Whether it's a garden-fresh tomato on a sandwich or corn on the cob direct from the garden to the stove, you know it's true: The tastiest vegetables come from the home garden. Much enjoyment comes from producing your own crisp vegetables, and it's an activity where everyone in the family can contribute -- even the very young.
The best gardens come from careful planning. Winter is a good time to plan your garden. Few things are more enjoyable on a cold winter evening than thumbing through seed catalogs while awaiting spring's arrival. But whether you plan to plant a large garden or just a few containers of vegetables on the patio, gardening is more than just planting seeds. There are many elements to consider for a successful harvest. These articles give you information about the essentials of planning a successful vegetable garden.
Assessing Your Climate for Starting a Vegetable Garden
Your local climate will dictate which vegetable plants you can successfully grow in your garden, as well as when to plant them. Very hardy vegetable plants will do well in cooler climates, but tender plants must be grown in warm weather only -- frost will damage or destroy these delicate plants. Familiarize yourself with your local first and last frost average dates before you choose which vegetables to plant in your garden.

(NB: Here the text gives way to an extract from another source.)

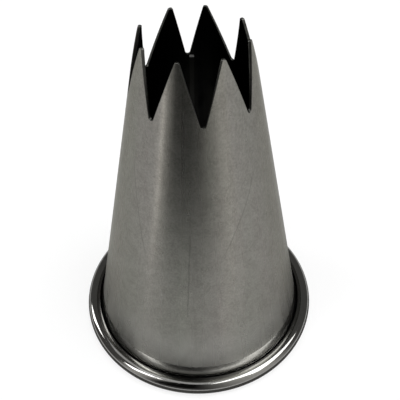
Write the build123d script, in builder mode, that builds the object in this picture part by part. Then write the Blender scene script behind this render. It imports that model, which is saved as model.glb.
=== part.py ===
from build123d import *
import os
from math import acos, asin, cos, degrees, radians, sin

# A star nozzle for a pastry bag, drawn from one piece of thin stainless sheet.
# Units are millimetres. It stands on its rolled rim with the mouth up and its axis on Z.

# Overall sizes, over the outside of the sheet
mouth_diameter = 14.0
rim_diameter = 39.4
nozzle_height = 52.4
sheet_thickness = 0.4

# Star mouth
tooth_count = 8
tooth_height = 7.8
tooth_tip_width = 0.5
tooth_tip_radius = 0.2
notch_root_radius = 0.35

# Wire that stiffens the rim
wire_diameter = 1.6
wire_clearance = 0.02
wire_end_gap = 0.5

# Flare and rolled rim: the flare leans this far from the axis where the roll takes over
flare_radius = 12.3
flare_end_angle = 26.0
lip_gap = 0.3
stand_flat_depth = 0.05

# The cutting tools run this far past what they cut
cut_overrun = 2.0

os.makedirs("parts", exist_ok=True)


def tangent_point(start, centre, radius):
    """Where a line from start touches a circle that it leaves on its left."""
    to_centre = centre - start
    turn = degrees(asin(radius / to_centre.length))
    run = to_centre.length * cos(radians(turn))
    return start + to_centre.normalized().rotate(Axis.Z, -turn) * run


# Rim section: the sheet's outer face wraps the wire, and its inner face becomes the bead
roll_inner_radius = wire_diameter / 2 + wire_clearance
bead_radius = roll_inner_radius + sheet_thickness
wire_centre = Vector(rim_diameter / 2 - bead_radius, bead_radius - stand_flat_depth)

# The flare is an arc that runs into the roll, so its centre, the wire and the join are in line
flare_reach = flare_radius - roll_inner_radius
flare_centre = wire_centre + Vector(flare_reach, 0).rotate(Axis.Z, flare_end_angle)

# The roll goes on round the wire until its lip is a narrow gap away from the flare
lip_reach = flare_radius - lip_gap
lip_cosine = (flare_reach**2 + bead_radius**2 - lip_reach**2) / (2 * flare_reach * bead_radius)
roll_turn = 180 + degrees(acos(lip_cosine))

# The plain cone is the straight line from the mouth that touches the flare
mouth_edge = Vector(mouth_diameter / 2, nozzle_height)
cone_foot = tangent_point(mouth_edge, flare_centre, flare_radius)
cone_direction = (cone_foot - mouth_edge).normalized()
inward = cone_direction.rotate(Axis.Z, -90) * sheet_thickness
flare_turn = flare_end_angle - degrees(asin(cone_direction.X))

# A notch is a straight V with a round root. Between two notches a tooth keeps a narrow tip.
half_pitch = 180 / tooth_count
tip_half_angle = degrees(asin(tooth_tip_width / mouth_diameter))
notch_half_width = mouth_diameter / 2 * sin(radians(half_pitch - tip_half_angle))
notch_corner = Vector(-notch_half_width, nozzle_height)
root_centre = Vector(0, nozzle_height - tooth_height + notch_root_radius)
flank_foot = tangent_point(notch_corner, root_centre, notch_root_radius)
flank_slope = (notch_corner.Y - flank_foot.Y) / (flank_foot.X - notch_corner.X)
notch_point_height = nozzle_height - notch_half_width * flank_slope

# The blank runs past the mouth, and the notch cutters trim it to the tooth tips
blank_edge = mouth_edge - cone_direction * cut_overrun
cutter_side = mouth_diameter / 2 + cut_overrun
cutter_top = nozzle_height + 2 * cut_overrun
cutter_reach = cone_foot.X + cut_overrun
notch_outline = [
    (-cutter_side, cutter_top),
    (-cutter_side, nozzle_height),
    (-notch_half_width, nozzle_height),
    (0, notch_point_height),
    (notch_half_width, nozzle_height),
    (cutter_side, nozzle_height),
    (cutter_side, cutter_top),
]
notch_radii = [0, 0, tooth_tip_radius, notch_root_radius, tooth_tip_radius, 0, 0]
notch_planes = [
    Plane.XZ.rotated((0, 0, index * 2 * half_pitch)) for index in range(tooth_count)
]

# Nozzle shell: mouth teeth, cone, flare and rolled rim are one sheet
with BuildPart() as nozzle_shell:
    with BuildSketch(Plane.XZ):
        with BuildLine():
            outer_cone = Line(blank_edge, cone_foot)
            outer_flare = JernArc(outer_cone @ 1, outer_cone % 1, flare_radius, flare_turn)
            roll_inside = JernArc(outer_flare @ 1, outer_flare % 1, roll_inner_radius, roll_turn)
            inner_cone = Line(blank_edge + inward, cone_foot + inward)
            inner_flare = JernArc(
                inner_cone @ 1, inner_cone % 1, flare_radius + sheet_thickness, flare_turn
            )
            roll_outside = JernArc(inner_flare @ 1, inner_flare % 1, bead_radius, roll_turn)
            Line(outer_cone @ 0, inner_cone @ 0)
            Line(roll_inside @ 1, roll_outside @ 1)
        make_face()
    revolve(axis=Axis.Z)

    with BuildSketch(*notch_planes):
        with BuildLine():
            FilletPolyline(*notch_outline, radius=notch_radii, close=True)
        make_face()
    extrude(amount=cutter_reach, mode=Mode.SUBTRACT)

    with BuildSketch(Plane.XY):
        Circle(rim_diameter / 2 + cut_overrun)
    extrude(amount=-cut_overrun, mode=Mode.SUBTRACT)

# Rim wire: a ring of round wire held inside the roll, its two ends almost meeting at the back
wire_gap_angle = degrees(wire_end_gap / wire_centre.X)
wire_start_plane = Plane.XZ.rotated((0, 0, 90 + wire_gap_angle / 2))

with BuildPart() as rim_wire:
    with BuildSketch(wire_start_plane):
        with Locations(wire_centre):
            Circle(wire_diameter / 2)
    revolve(axis=Axis.Z, revolution_arc=360 - wire_gap_angle)

nozzle_shell.part.label = "nozzle_shell"
rim_wire.part.label = "rim_wire"

export_step(nozzle_shell.part, "parts/nozzle_shell.step")
export_step(rim_wire.part, "parts/rim_wire.step")
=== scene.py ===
# %% [markdown]
# A star nozzle for a pastry bag is one piece of thin stainless sheet. Eight teeth are cut in its
# mouth, its wall is a plain cone, and its foot flares out and rolls over a wire ring.
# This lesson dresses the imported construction: the wire ring stays, and a finer skin with rounded
# cut edges stands for the shell, in exactly the same place.

# %% Load the frame
import bpy
from math import acos, asin, atan2, cos, degrees, pi, radians, sin, tau
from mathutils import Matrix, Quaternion, Vector


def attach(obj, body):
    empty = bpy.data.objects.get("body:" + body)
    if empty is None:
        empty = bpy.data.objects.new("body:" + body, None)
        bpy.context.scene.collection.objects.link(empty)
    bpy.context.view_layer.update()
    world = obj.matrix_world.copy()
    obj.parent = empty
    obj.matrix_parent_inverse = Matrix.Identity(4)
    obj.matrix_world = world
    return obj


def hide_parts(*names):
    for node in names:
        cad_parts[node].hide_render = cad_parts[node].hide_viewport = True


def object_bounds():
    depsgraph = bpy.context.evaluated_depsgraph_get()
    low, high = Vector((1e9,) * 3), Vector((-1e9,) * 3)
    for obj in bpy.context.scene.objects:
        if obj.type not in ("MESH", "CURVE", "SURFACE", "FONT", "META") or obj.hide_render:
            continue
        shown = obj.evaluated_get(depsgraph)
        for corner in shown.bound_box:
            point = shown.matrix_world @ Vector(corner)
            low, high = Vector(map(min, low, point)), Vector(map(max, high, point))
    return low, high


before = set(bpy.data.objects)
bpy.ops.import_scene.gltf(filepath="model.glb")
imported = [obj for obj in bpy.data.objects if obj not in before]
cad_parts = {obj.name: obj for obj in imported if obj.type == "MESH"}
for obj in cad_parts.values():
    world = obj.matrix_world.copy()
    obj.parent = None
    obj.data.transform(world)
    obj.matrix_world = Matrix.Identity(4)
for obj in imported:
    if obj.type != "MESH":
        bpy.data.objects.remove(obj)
cad_low, cad_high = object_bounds()
mm = 0.001
scene = bpy.context.scene
print("nodes:", sorted(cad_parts), "height", round(cad_high.z / mm, 2), "mm")

# %% [markdown]
# The picture was taken from a hand's breadth away, looking down at half a right angle. Such a
# near camera makes the mouth look large and the foot small. A long lens from far away could
# never give that look, so the camera stands at its real distance and the lens is chosen for it.

# %% Camera
camera_place = Vector((-6.65, -62.77, 87.65)) * mm
camera_target = Vector((0.45, -0.05, 24.23)) * mm
camera_roll = radians(-0.86)
camera_lens = 52.78
camera_sensor = 36

camera_data = bpy.data.cameras.new("photo_camera")
camera_data.lens = camera_lens
camera_data.sensor_width = camera_sensor
camera_data.clip_start = 1 * mm
camera_data.clip_end = 10
camera = bpy.data.objects.new("photo_camera", camera_data)
scene.collection.objects.link(camera)
camera.rotation_mode = "QUATERNION"
camera.location = camera_place
aim = (camera_target - camera_place).to_track_quat("-Z", "Y")
camera.rotation_quaternion = aim @ Quaternion((0, 0, 1), camera_roll)
scene.camera = camera
print("camera distance", round((camera_target - camera_place).length / mm, 1), "mm")

# %% [markdown]
# The shell follows a rule from top to bottom, so a few real sizes draw it. The two lines that
# matter are the sheet's section through the rim and the line of one notch. Both are worked out
# here in the same way as a sheet-metal worker would set them out.

# %% Sizes of the sheet
nozzle_height = cad_high.z
rim_radius = cad_high.x
mouth_radius = 7.0 * mm
sheet = 0.4 * mm
tooth_count = 8
tooth_height = 7.8 * mm
tooth_tip_width = 0.5 * mm
tooth_tip_radius = 0.2 * mm
notch_root_radius = 0.35 * mm
wire_radius = 0.8 * mm
wire_clearance = 0.02 * mm
flare_radius = 12.3 * mm
flare_end_angle = radians(26)
lip_gap = 0.3 * mm
stand_flat_depth = 0.05 * mm

roll_inner_radius = wire_radius + wire_clearance
bead_radius = roll_inner_radius + sheet
wire_centre = Vector((rim_radius - bead_radius, bead_radius - stand_flat_depth))
flare_reach = flare_radius - roll_inner_radius
flare_centre = wire_centre + flare_reach * Vector((cos(flare_end_angle), sin(flare_end_angle)))
print("wire ring radius", round(wire_centre.x / mm, 2), "mm")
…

How to Start a Vegetable Garden
When you're getting started with your vegetable garden, your first two considerations are what vegetables to plant and where to plant them. A wide variety of vegetables is available for gardeners to choose from, and there are multiple types of each vegetable to suit different tastes and climates. Be sure to avoid the shade of large trees, shrubs, and buildings when selecting a spot for your garden plot.
Plotting out your garden on paper before planting will help you visualize your space and use it effectively and efficiently. You can use graph paper to make a scale map of your garden and decide on a layout for your vegetables.
Vegetable garden soil should ideally be a mix of air and solids, including clay, silt, and loam. If the mix isn't just right, or if your soil is lacking in nutrients, you'll want to add fertilizers and organic matter to your garden soil. A garden soil test report can help you determine your soil's needs.
Composting for a Vegetable Garden
Compost piles provide excellent nutrients for your garden soil, and they give you a place to discard your kitchen waste. Start your compost pile with a base material such as leaves, grass clippings, or sawdust; add your organic garden and kitchen waste, and let the magic of the compost pile take over.